Paul writes the same to Timothy in his first letter. In the first century, there was no old age pension, no housing benefit, or warm homes allowance. Widows were truly alone, without a breadwinner. Care for them fell to the church. But ‘if a widow has children or grandchildren, let them first learn to show godliness to their own household... But if anyone does not provide for his relative, and especially for members of his household, he has denied the faith and is worse than an unbeliever.’ (1 Tim 5:4,8) So if your parents are old, and you’re grown up, you still have that duty of care and honour.
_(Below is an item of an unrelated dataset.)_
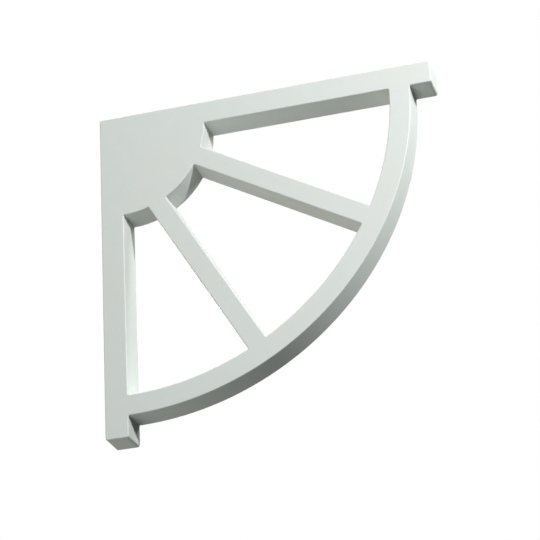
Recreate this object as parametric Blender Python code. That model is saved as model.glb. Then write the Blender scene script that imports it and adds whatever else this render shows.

Earlier we raised the matter of those whose parents have died. 1 Timothy also reminds us that the church is our family. That the older men and older women we have (obviously dependent on what age you are yourself!) are like fathers and mothers. ‘Do not rebuke an older man but encourage him as you would a father, younger men as brothers, older women as mothers, younger women as sisters, in all purity.’ (1 Tim 5:1-2)
We can extend and widen this command to honour your parents in the domestic family to include also the church family. So the command isn’t irrelevant for some, but all can honour elders and family members in this our church family.
To honour and obey our parents is to please our heavenly Father and to follow the example of our Lord Jesus, who perfectly obeyed this command, and whose sacrifice cleanses our sins even in this area. Those times of disobedience are forgiven in Jesus’ cross. Go and start again in pleasing your Father, and honouring those parents you have, in your family and in the Lord.
This sermon was preached in St Elizabeth's Church, Dundonald on Sunday 17th October 2010.